The global financial industry will need to find almost USD100 billion in additional collateral to support the demands of the increasingly sophisticated collateral management ecosystem that has emerged in the wake of EMIR and Dodd-Frank, according to a new paper by Capco, a global management and technology consultancy.An estimated USD97 billion in previously untapped assets will be required to meet current and emerging collateral requirements, including the adoption of two-way initial margin (IM) capabilities – which alone accounts for USD60 billion of the shortfall – along with enhanced capabilities to meet the need for IM for cleared trades, pre-funded variation margin, segregation requirements, default fund contributions and tighter collateral eligibility.

James Arnett, Partner at Capco, says: “We have already seen a big spike in collateral requirements in recent years, forcing firms to seek out new sources of high-quality liquid assets within their inventories and via external channels.

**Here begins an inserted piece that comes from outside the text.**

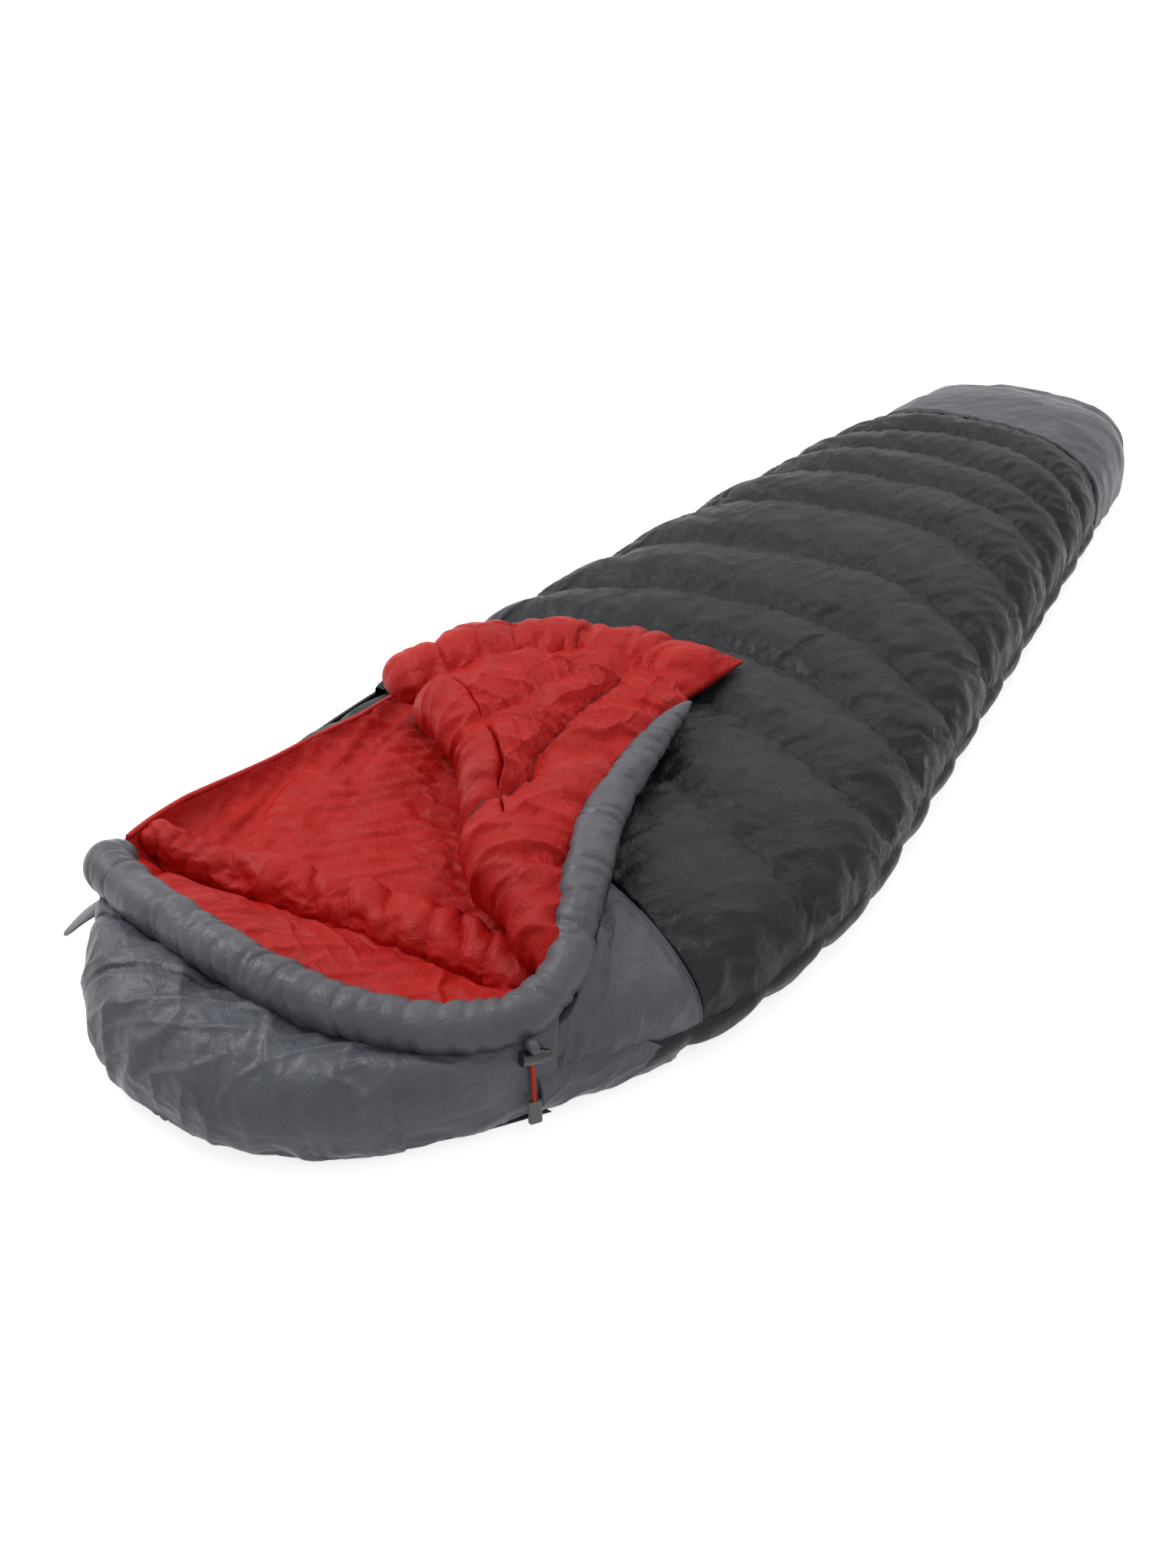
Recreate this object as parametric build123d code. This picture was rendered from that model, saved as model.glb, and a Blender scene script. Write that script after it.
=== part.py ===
from build123d import *
import os
from math import cos, pi, sin, tan, radians

# Mummy sleeping bag, lying on its back with the zip side opened and the upper flap folded away.
# Millimetres. +Y runs from the hood to the foot, -X is the zip side, +Z is up, the floor is z = 0.

os.makedirs("parts", exist_ok=True)

# ---- Outline -------------------------------------------------------------------------------
hood_end = -1105.0          # top of the hood
foot_end = 1095.0           # end of the foot box
shoulder_y = -350.0         # widest station
shoulder_half = 395.0       # half width there
hood_power = 2.2            # roundness of the hood's outline
hood_shift = -35.0          # the hood lies a little towards the zip side
shift_start = -600.0
shift_end = -900.0
foot_corner_y = 950.0       # from here the foot box rounds off
foot_half = 205.0
toe_half = 150.0
hood_seam_y = -845.0
shoulder_seam_y = -615.0
foot_seam_y = 800.0

# ---- Loft (thickness) ----------------------------------------------------------------------
base_top = 48.0             # mattress side, floor to lining
floor_trim = 0.5            # the shell is lofted this much too deep, then cut flat at the floor
top_loft = 42.0             # cover side, shell to lining
skin = 1.5                  # each fabric layer
fit = 0.3                   # clearance between touching pieces
padded_fit = 0.8            # the same beside a padded tube
corner_width = 40.0         # rounded lower edge of the mattress side
corner_height = 42.0
dome_power = 0.7            # squareness of the cover's cross-section
crown = [(hood_end, 62), (-1080, 88), (-1040, 104), (-990, 113), (-930, 121), (hood_seam_y, 128),
         (-720, 135), (shoulder_seam_y, 137), (shoulder_y, 137), (-100, 139), (200, 160), (500, 177),
         (foot_seam_y, 183), (foot_corner_y, 178), (1040, 160), (foot_end, 130)]
more_rows = [-960, -890, -780, -665, -550, -480, -415, -380, -320, -285, -225, 50, 350, 650, 900, 1000]

# ---- Flap fold -----------------------------------------------------------------------------
fold_start = (-335.0, -330.0)      # fold line's end on the zip side
fold_end = (250.0, -775.0)         # fold line's end at the face opening
fold_z = 138.0                     # height of the fold axis
fold_gap = 2.0
flap_loft = 42.0
flap_lift = 0.4                    # the folded flap lies this far above the cover

# ---- Padded tubes --------------------------------------------------------------------------
rim_r = 25.0
piping_r = 2.5
collar_r = 20.0
draft_r = 20.0

# ---- Zip -----------------------------------------------------------------------------------
zip_z = 49.0                # middle of the teeth
zip_top_y = -872.0          # upper end of the zip
zip_bottom_y = 530.0        # lower end of the zip
tape_width = 12.0
tape_thick = 1.2
coil_width = 5.0            # both rows of teeth together
coil_thick = 3.0
stop_length = 5.0
slider_length = 17.0
slider_width = 11.0
plate_thick = 1.0
run_gap = 0.4
pin_r = 0.9
pin_gap = 0.15
lug_thick = 1.2
eye_r = 1.9
eye_length = 3.8
pull_length = 34.0
pull_width = 8.0
pull_thick = 1.4
main_slider_y = -341.0
lower_slider_y = 515.0

# ---- Closure tab and cord lock ---------------------------------------------------------------
tab_length = 78.0
tab_width = 36.0
tab_thick = 2.0
tab_y = -932.0
tab_root_z = 72.0
tab_slope = 40.0            # degrees below level
tab_gap = 1.0
patch_length = 16.0
patch_width = 22.0
patch_thick = 1.0
cord_d = 5.0
cord_y = -868.0             # where the drawcord comes out, on the side away from the zip
cord_gap = 0.4
lock_z = 97.0
lock_tilt = 12.0            # degrees, button end down
barrel_r = 8.5
barrel_length = 25.0
barrel_wall = 1.6
button_r = 6.5
button_proud = 9.0
button_travel = 4.0
button_tail = 4.7           # from the cord's axis to the plunger's inner end
spring_r = 5.6
spring_wall = 1.2
channel_z = 106.8
channel_height = 14.0
channel_width = 11.0
channel_out = 5.5
channel_reach = 30.0        # in to the rim
tip_length = 26.0
tip_width = 15.0
tip_thick = 7.0


def crown_height(y):
    """Height of the cover's crown at a station, straight between the listed stations."""
    for (y0, z0), (y1, z1) in zip(crown, crown[1:]):
        if y <= y1:
            return z0 + (z1 - z0) * (y - y0) / (y1 - y0)
    return crown[-1][1]


def half_width(y, inset=0.0):
    """Half width of the bag at a station, for a layer lying a given distance inside the shell."""
    if y < shoulder_y:
        along = (shoulder_y - y) / (shoulder_y - hood_end - inset)
        return (shoulder_half - inset) * (1 - along ** hood_power) ** (1 / hood_power)
    if y < foot_corner_y:
        share = (y - shoulder_y) / (foot_corner_y - shoulder_y)
        return shoulder_half + (foot_half - shoulder_half) * share - inset
    share = (y - foot_corner_y) / (foot_end - foot_corner_y)
    return foot_half - (foot_half - toe_half) * share ** 2 - inset


def centre_x(y):
    """Sideways place of the middle line: the hood lies over towards the zip side."""
    share = min(max((shift_start - y) / (shift_start - shift_end), 0.0), 1.0)
    return hood_shift * share * share * (3 - 2 * share)


def stations(inset):
    first = hood_end + inset + 8
    last = foot_end - inset
    rows = sorted([y for y, _ in crown] + more_rows)
    between = [y for y in rows if first + 10 < y < last - 10]
    return [first] + between + [last]


def slab_section(y, inset, top, deeper):
    """Mattress side: flat below, rounded lower edges, flat on top."""
    x0 = centre_x(y)
    half = half_width(y, inset)
    run = corner_width - inset
    low = inset - deeper
    rise = corner_height - low
    corner = [radians(a) for a in (0, 22.5, 45, 67.5, 90)]
    right = [(x0 + half - run + run * sin(a), y, low + rise * (1 - cos(a))) for a in corner]
    left = [(2 * x0 - x, y, z) for x, _, z in right]
    edges = [Line(left[0], right[0]), Spline(*right), Line(right[-1], (x0 + half, y, top)),
             Line((x0 + half, y, top), (x0 - half, y, top)), Line((x0 - half, y, top), left[-1]),
             Spline(*left[::-1])]
    return make_face(edges)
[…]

A range of factors mean that the supply of eligible collateral is continuing to tighten and as a result borrowing costs are still trending upwards. So while firms still need to focus on efficiencies and optimisation, they will also need to tap previously neglected or unrecognised pools of collateral.”

Financial firms have started breaking down silos and with the assistance of cutting-edge technology and business collaborations have come a long way – but to attain collateral nirvana, much work still needs to be done. 

“Whilst new industry partnerships and a greater level of automation may alleviate some of the stress, the growing volume of margin calls, an increased demand for high-quality liquid assets, greater market fragmentation and regulatory burdens will all crank up the pressure on fractured processes, inflexible systems and a lack of cohesions through the value chain,” the paper notes.

In order to remain compliant, competitive and efficient, firms will need to prioritise a number of focus areas. These include potential buy-side impacts, notably around resources, in-house experience and operational ramifications. Ensuring technology is fit for purpose is another, as is addressing a lack of straight-through processing around legal documentation, specifically client service agreements.

Other key pain points include the calculation of valuations and exposures; margin call processing; collateral optimisation and segregation; trade reconciliations and dispute resolution; settlement processing and fails management; and reporting and record-keeping.

The sourcing of eligible assets, the blending of margin costs into execution price, and the ability to adapt to multiple regulatory regimes are also covered in the paper.